Four TV plays for schools were filmed by the BBC and screened in Autumn 1978.  George was invited to see the shoot at Yesnaby.   The weather was worsening, the wind freshening so that the long hair of the Viking-actors streamed out.  He marvelled at the time it took to shoot a minute's finished scene.  For him it was a brief delicious interlude.

George enjoyed writing, but he also enjoyed being out and about, finding it much easier to write in the winter when the wind howled in the chimney or the rain beat against the window.

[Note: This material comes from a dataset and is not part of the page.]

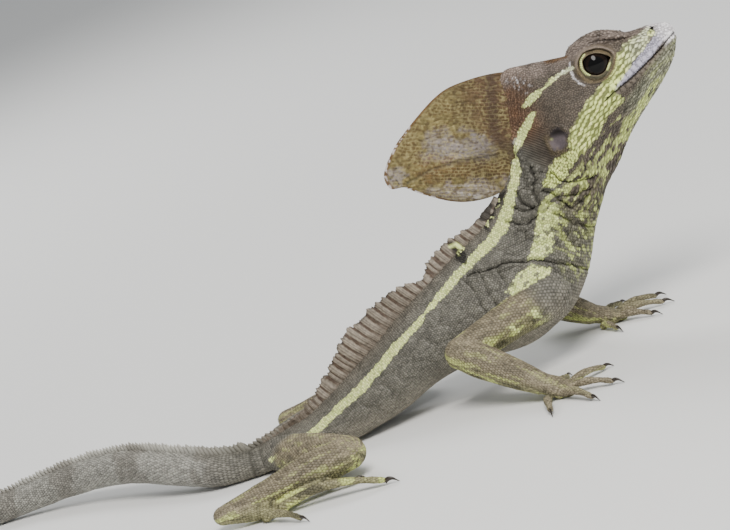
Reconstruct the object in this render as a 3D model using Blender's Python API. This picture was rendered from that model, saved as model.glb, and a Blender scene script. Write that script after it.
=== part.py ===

As well as his extraordinary literary output, George diligently answered letters from all corners of the globe.  Sometimes he felt he lived in a wilderness of paper and it took the help of friends to get him out from under.  Each Saturday he applied himself, at first with resentment that having written all week for a living, he should be required to letter-write on the sixth day.  He describes the process as at first mechanical and then in spite of himself, a few words began to come which pleased him.  If he began letter-writing in a black mood, he ended as if he had just spent an enjoyable few hours with friends.  He enjoyed, when he could, writing his letters in the sun, in a yard next to the sea, perhaps with a glass of wine, entertained by gulls and cats.   

Fo
r all his protestations and whatever the truth about the source of his 'inspiration', George left a profusion of memorable writings: over twenty collections of poetry, six novels, more than 15 collections of short stories, writings for children, plays, essays and other non-fiction.  His literary executors are still working on gathering together further strands of his work.  

George has the last word. He said he wrote in order to buy bread and beer, and to keep boredom at bay.  But in the end he wrote because it was the only thing he could do, and he could no more help doing it than a spider can help spin a web.